To students, he is known by one word. “I tell them to call me Zach,” says Andrew Zacharakis, the John H. Muller Jr. Professor of Entrepreneurial Studies.
Zacharakis has taught at Babson since 1998 and serves as director of the Babson College Entrepreneurship Research Conference. BCERC just completed another successful gathering, its 39th overall, earlier this month. “It has continued to grow in prestige over the years,” says Zacharakis.
Entrepreneurship is Zacharakis’ passion, and he has many wonderful memories through the years of working with students on their businesses. He says those interactions “keep me young,” but he is always careful to give his students a realistic portrait of what starting a business means.
“We help them to understand about the ups and downs of entrepreneurship,” he says. “It’s a roller coaster.”
Before becoming a professor, Zacharakis worked in venture capital and had a stint as a financial analyst at IBM in the mid-1980s.
His job at IBM, which was in a large facility with thousands of employees, made him reconsider what path he wanted to take in his career. He still remembers the indifferent attitude of many of the employees. “They didn’t seem to enjoy being there,” he says. “They didn’t have a lot of energy.”

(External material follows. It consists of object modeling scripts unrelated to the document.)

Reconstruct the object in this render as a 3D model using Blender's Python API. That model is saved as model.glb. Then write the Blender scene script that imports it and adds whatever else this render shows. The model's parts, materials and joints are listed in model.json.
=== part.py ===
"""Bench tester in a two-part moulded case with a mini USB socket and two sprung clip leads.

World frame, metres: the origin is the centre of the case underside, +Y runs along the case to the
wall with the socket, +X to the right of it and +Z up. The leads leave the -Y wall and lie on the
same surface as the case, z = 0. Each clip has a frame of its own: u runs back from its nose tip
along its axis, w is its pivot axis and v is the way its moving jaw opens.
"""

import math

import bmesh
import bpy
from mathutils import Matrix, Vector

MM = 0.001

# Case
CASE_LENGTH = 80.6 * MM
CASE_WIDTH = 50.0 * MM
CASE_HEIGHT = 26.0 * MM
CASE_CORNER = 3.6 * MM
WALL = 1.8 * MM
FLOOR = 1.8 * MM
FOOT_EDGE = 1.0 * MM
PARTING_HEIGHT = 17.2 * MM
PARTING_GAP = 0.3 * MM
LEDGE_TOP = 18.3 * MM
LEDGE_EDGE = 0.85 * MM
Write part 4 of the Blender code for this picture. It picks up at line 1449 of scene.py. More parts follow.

The world of academia offered to him another possibility, one filled with vibrancy. Back then, a mentor told him, “One of the best things about being a professor is you’re around young people who are looking forward to life.”
That turned out to be good advice. Zacharakis has relished his time at Babson, whether he’s leading the Brazil elective abroad course or teaching at Babson Executive Education or enjoying the warm collegiality of his colleagues.
Some of his favorite remembrances involve the induction ceremonies of Babson’s Academy of Distinguished Entrepreneurs®, such as when Zacharakis got to shake the hand of basketball legend and 2006 honoree Earvin “Magic” Johnson. “Magic’s hand just swallowed my hand up,” he says.
As BCERC’s director, Zacharakis presides over a trendsetting conference that began in 1981. “It was the first entrepreneurship-focused conference of its kind,” he says. “I think it is one of the key drivers of Babson’s reputation.”
While the annual conference has been held around the country and the world, this year’s gathering took place on campus in recognition of Babson’s Centennial. The conference proved popular, with scholars submitting 561 abstracts for possible inclusion.
In the end, about 300 scholars presented more than 200 papers. Twenty-five doctoral students also attended as part of a doctoral consortium held in conjunction with the conference.
With so many leading entrepreneurship thinkers gathered in one location, the conference was once again a great place for networking and hashing out ideas. “You get a chance for a lot of deep conversations. People are always interacting with each other,” Zacharakis says. “If I look at some of my strongest collaborators over the years, I met them at the conference.”
As much as he enjoys research, however, the best part of being a professor is the students, says Zacharakis. “The students here are exceptional,” he says. “You get to know them on a personal level.”
Zacharakis keeps up with student entrepreneurs after they graduate. He likes to stress to them that a startup does not have to be acquired for millions upon millions of dollars to be considered a success. Rewarding ventures come in many forms.
“A lot of students come in with the mythology of entrepreneurship, that they will be the next Zuckerberg,” he says. “You can be a very successful entrepreneur without being a unicorn. You can make a lot of money for your company and your family without being an Uber or Lyft.”